----- DATA EXCERPT

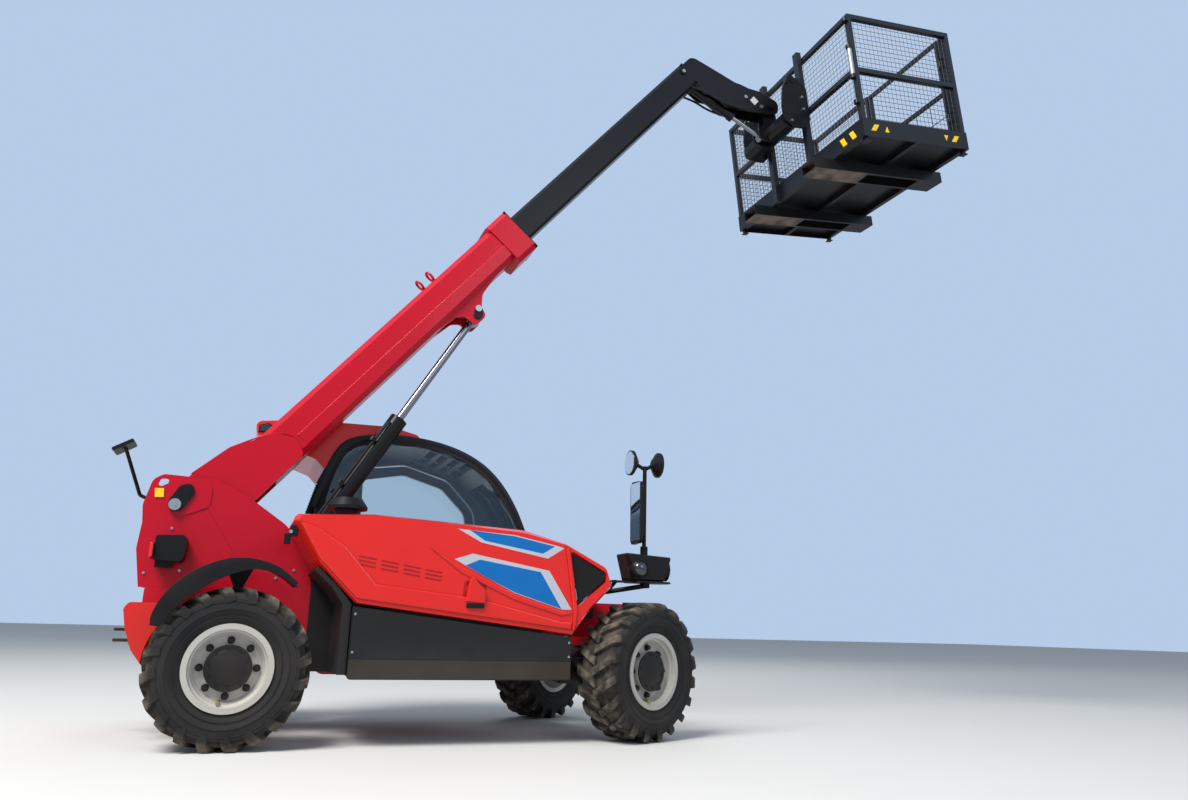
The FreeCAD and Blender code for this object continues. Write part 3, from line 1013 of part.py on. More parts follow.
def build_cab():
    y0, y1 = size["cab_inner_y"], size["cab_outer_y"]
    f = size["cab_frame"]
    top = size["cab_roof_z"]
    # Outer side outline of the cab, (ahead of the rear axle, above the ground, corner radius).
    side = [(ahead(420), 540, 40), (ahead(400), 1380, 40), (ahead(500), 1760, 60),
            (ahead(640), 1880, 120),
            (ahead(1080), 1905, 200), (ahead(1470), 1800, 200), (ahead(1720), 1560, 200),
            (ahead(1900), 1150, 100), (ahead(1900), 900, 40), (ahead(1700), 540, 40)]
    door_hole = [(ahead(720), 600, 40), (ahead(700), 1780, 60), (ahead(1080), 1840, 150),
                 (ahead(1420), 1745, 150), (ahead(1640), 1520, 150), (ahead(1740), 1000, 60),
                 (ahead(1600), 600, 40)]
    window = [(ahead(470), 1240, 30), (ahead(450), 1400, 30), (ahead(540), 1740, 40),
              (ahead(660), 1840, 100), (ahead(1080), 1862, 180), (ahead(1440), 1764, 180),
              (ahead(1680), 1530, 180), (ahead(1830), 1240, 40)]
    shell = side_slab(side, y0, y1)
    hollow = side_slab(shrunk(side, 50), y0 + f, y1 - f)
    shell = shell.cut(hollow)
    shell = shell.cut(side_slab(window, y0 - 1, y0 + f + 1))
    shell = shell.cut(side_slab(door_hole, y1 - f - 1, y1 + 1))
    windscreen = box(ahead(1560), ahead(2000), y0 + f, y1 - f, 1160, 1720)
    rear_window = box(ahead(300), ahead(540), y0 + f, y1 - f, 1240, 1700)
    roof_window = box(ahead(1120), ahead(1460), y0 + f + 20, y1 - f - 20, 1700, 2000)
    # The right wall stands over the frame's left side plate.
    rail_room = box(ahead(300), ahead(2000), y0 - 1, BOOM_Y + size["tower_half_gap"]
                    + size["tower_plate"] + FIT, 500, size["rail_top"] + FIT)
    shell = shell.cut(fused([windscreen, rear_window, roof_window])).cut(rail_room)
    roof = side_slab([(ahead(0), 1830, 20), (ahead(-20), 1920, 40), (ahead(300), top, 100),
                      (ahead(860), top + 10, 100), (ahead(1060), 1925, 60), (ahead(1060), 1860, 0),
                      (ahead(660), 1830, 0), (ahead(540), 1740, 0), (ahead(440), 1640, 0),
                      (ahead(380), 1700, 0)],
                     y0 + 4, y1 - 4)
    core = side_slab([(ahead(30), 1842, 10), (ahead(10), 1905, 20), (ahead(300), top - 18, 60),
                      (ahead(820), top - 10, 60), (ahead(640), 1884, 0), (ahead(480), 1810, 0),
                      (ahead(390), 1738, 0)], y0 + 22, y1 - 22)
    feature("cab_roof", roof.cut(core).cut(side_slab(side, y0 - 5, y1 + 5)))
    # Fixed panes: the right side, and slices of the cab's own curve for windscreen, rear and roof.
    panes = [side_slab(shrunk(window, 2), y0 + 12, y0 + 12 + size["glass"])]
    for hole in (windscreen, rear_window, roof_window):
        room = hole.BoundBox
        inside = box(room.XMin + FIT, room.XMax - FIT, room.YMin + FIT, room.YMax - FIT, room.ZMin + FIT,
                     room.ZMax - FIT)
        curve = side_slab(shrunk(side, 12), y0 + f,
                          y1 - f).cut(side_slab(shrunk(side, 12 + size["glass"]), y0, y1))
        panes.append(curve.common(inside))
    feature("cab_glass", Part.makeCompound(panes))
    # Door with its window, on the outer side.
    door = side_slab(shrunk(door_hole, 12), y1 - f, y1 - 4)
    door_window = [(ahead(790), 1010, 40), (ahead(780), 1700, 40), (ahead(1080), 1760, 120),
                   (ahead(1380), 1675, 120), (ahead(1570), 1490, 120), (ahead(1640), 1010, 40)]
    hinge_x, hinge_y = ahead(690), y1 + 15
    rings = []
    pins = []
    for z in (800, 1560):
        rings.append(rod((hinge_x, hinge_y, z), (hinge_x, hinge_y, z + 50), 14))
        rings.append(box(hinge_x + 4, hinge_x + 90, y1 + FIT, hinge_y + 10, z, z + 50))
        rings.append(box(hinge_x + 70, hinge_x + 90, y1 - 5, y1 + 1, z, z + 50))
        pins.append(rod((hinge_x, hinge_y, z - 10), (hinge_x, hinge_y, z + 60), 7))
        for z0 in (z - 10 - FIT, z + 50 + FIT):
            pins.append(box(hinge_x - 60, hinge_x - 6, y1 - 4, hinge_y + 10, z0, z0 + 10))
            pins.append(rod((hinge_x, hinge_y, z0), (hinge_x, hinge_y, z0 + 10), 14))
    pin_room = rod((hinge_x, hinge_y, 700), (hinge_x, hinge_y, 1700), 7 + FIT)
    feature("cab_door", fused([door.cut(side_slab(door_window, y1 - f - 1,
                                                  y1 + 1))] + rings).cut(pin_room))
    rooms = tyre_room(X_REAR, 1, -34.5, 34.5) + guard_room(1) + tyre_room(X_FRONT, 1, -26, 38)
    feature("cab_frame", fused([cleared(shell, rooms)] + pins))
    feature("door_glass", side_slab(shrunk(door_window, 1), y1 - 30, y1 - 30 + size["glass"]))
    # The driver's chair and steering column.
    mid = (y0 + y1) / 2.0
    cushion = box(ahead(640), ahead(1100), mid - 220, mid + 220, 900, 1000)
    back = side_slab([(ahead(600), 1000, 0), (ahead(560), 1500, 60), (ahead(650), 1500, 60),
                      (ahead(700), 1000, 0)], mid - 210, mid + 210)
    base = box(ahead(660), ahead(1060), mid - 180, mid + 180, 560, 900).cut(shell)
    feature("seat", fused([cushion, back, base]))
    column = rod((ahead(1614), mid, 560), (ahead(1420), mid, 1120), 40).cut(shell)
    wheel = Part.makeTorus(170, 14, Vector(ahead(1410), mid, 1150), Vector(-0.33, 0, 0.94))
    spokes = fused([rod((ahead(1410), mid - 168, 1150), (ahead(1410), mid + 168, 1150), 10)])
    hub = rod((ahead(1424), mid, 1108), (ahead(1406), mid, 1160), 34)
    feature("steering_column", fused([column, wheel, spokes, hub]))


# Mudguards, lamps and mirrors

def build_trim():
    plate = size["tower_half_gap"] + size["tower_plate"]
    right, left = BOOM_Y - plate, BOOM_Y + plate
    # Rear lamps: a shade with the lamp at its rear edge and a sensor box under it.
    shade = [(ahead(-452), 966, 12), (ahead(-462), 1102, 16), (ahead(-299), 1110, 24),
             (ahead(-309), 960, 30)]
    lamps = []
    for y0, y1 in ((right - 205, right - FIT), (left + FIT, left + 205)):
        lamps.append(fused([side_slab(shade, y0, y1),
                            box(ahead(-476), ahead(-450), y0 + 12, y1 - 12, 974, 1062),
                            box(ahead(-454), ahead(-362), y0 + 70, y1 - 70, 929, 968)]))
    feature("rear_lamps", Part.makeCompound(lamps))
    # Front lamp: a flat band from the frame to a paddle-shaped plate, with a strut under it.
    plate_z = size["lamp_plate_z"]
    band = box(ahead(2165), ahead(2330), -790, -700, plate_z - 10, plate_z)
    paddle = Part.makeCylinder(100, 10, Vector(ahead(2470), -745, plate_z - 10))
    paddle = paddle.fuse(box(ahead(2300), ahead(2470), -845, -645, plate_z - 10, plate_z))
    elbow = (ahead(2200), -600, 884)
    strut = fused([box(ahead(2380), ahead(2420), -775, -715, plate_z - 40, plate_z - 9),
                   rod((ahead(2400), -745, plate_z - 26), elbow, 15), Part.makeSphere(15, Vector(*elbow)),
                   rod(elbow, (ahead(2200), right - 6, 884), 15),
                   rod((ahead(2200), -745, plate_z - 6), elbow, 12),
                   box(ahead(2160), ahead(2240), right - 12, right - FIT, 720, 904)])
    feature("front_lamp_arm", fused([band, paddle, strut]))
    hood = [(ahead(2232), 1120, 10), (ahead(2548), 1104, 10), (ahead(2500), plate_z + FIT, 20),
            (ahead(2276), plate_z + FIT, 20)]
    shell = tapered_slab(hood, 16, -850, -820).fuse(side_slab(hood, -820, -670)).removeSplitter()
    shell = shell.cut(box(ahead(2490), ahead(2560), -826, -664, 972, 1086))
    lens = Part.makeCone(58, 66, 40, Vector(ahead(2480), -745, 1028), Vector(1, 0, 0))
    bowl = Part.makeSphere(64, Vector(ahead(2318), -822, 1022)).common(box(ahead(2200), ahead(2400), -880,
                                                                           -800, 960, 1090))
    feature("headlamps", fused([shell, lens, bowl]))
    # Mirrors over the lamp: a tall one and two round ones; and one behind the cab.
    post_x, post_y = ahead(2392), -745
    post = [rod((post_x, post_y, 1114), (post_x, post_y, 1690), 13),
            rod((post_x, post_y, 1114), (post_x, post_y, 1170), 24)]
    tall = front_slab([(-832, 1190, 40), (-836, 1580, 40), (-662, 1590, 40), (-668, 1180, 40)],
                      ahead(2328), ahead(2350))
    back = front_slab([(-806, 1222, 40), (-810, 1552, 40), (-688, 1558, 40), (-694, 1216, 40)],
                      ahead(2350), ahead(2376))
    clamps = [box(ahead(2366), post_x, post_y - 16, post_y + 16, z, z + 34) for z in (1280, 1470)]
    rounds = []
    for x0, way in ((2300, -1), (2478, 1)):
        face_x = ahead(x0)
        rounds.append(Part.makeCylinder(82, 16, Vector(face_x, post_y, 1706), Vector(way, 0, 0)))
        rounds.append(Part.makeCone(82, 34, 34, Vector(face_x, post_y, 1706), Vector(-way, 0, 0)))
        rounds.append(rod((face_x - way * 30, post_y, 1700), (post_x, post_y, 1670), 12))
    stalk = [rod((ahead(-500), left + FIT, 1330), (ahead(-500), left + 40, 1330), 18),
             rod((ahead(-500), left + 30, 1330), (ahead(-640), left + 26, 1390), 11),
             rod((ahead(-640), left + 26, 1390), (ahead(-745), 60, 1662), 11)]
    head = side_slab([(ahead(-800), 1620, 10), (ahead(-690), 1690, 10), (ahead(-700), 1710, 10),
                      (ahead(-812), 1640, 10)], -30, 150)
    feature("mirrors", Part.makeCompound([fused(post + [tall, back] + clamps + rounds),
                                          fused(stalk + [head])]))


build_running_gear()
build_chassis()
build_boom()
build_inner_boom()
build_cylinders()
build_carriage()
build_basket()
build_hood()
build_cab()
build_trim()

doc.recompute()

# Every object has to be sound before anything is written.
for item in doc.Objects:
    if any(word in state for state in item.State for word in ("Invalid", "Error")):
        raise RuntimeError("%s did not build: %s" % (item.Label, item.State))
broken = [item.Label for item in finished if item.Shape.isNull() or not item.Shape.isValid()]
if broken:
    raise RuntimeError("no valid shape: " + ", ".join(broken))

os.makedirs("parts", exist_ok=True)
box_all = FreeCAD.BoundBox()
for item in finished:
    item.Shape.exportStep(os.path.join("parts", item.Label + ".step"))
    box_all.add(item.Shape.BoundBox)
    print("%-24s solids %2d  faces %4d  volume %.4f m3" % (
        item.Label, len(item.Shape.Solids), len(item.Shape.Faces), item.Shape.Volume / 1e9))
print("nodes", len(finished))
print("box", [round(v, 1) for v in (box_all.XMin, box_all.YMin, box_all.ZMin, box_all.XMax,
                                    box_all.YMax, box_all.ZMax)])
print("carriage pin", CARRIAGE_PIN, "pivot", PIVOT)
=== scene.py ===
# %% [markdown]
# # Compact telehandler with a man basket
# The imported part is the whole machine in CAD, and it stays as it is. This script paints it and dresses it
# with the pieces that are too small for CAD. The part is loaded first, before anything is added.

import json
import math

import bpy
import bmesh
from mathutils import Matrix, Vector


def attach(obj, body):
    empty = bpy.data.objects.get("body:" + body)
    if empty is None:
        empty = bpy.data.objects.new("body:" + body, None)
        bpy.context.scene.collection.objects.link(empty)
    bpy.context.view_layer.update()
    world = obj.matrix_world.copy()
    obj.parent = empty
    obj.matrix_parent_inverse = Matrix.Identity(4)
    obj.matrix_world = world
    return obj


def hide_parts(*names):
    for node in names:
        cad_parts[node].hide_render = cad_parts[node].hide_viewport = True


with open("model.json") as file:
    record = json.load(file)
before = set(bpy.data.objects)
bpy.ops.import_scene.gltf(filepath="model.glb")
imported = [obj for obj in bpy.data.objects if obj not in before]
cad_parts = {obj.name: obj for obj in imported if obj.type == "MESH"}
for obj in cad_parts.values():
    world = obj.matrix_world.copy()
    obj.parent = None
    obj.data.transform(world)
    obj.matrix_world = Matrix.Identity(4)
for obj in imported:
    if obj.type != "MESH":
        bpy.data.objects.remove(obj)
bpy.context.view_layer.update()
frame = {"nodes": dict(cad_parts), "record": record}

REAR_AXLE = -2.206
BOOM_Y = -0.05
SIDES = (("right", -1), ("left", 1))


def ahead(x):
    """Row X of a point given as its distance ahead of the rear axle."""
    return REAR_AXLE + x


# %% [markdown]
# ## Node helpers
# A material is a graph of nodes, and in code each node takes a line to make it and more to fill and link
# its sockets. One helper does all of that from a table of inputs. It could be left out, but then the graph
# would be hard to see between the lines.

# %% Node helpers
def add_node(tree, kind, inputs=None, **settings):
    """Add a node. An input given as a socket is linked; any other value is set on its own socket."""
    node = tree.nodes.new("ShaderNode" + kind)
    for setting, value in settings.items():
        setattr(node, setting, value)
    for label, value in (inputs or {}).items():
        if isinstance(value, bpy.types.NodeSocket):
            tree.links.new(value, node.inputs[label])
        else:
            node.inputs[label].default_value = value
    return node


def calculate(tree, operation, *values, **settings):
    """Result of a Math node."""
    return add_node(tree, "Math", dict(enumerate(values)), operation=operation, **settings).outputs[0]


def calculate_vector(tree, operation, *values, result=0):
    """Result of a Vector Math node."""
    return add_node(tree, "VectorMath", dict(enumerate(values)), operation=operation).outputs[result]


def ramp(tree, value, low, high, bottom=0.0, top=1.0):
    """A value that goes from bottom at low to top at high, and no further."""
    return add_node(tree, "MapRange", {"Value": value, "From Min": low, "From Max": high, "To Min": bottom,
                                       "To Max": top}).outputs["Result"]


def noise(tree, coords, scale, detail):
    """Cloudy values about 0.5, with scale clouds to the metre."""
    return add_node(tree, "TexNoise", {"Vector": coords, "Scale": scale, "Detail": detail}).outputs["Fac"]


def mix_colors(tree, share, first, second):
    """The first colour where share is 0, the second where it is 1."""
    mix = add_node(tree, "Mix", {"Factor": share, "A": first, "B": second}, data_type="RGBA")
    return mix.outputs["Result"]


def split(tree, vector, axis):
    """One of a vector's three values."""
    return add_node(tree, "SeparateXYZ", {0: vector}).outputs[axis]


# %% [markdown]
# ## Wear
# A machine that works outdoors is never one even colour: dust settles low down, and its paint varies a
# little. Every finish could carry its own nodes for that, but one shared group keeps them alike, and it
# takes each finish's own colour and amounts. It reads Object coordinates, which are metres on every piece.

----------

Return only the stretch of the material above from the line holding "# Every object" through the line holding "record = json.load(file)", copied exactly.

# Every object has to be sound before anything is written.
for item in doc.Objects:
    if any(word in state for state in item.State for word in ("Invalid", "Error")):
        raise RuntimeError("%s did not build: %s" % (item.Label, item.State))
broken = [item.Label for item in finished if item.Shape.isNull() or not item.Shape.isValid()]
if broken:
    raise RuntimeError("no valid shape: " + ", ".join(broken))

os.makedirs("parts", exist_ok=True)
box_all = FreeCAD.BoundBox()
for item in finished:
    item.Shape.exportStep(os.path.join("parts", item.Label + ".step"))
    box_all.add(item.Shape.BoundBox)
    print("%-24s solids %2d  faces %4d  volume %.4f m3" % (
        item.Label, len(item.Shape.Solids), len(item.Shape.Faces), item.Shape.Volume / 1e9))
print("nodes", len(finished))
print("box", [round(v, 1) for v in (box_all.XMin, box_all.YMin, box_all.ZMin, box_all.XMax,
                                    box_all.YMax, box_all.ZMax)])
print("carriage pin", CARRIAGE_PIN, "pivot", PIVOT)
=== scene.py ===
# %% [markdown]
# # Compact telehandler with a man basket
# The imported part is the whole machine in CAD, and it stays as it is. This script paints it and dresses it
# with the pieces that are too small for CAD. The part is loaded first, before anything is added.

import json
import math

import bpy
import bmesh
from mathutils import Matrix, Vector


def attach(obj, body):
    empty = bpy.data.objects.get("body:" + body)
    if empty is None:
        empty = bpy.data.objects.new("body:" + body, None)
        bpy.context.scene.collection.objects.link(empty)
    bpy.context.view_layer.update()
    world = obj.matrix_world.copy()
    obj.parent = empty
    obj.matrix_parent_inverse = Matrix.Identity(4)
    obj.matrix_world = world
    return obj


def hide_parts(*names):
    for node in names:
        cad_parts[node].hide_render = cad_parts[node].hide_viewport = True


with open("model.json") as file:
    record = json.load(file)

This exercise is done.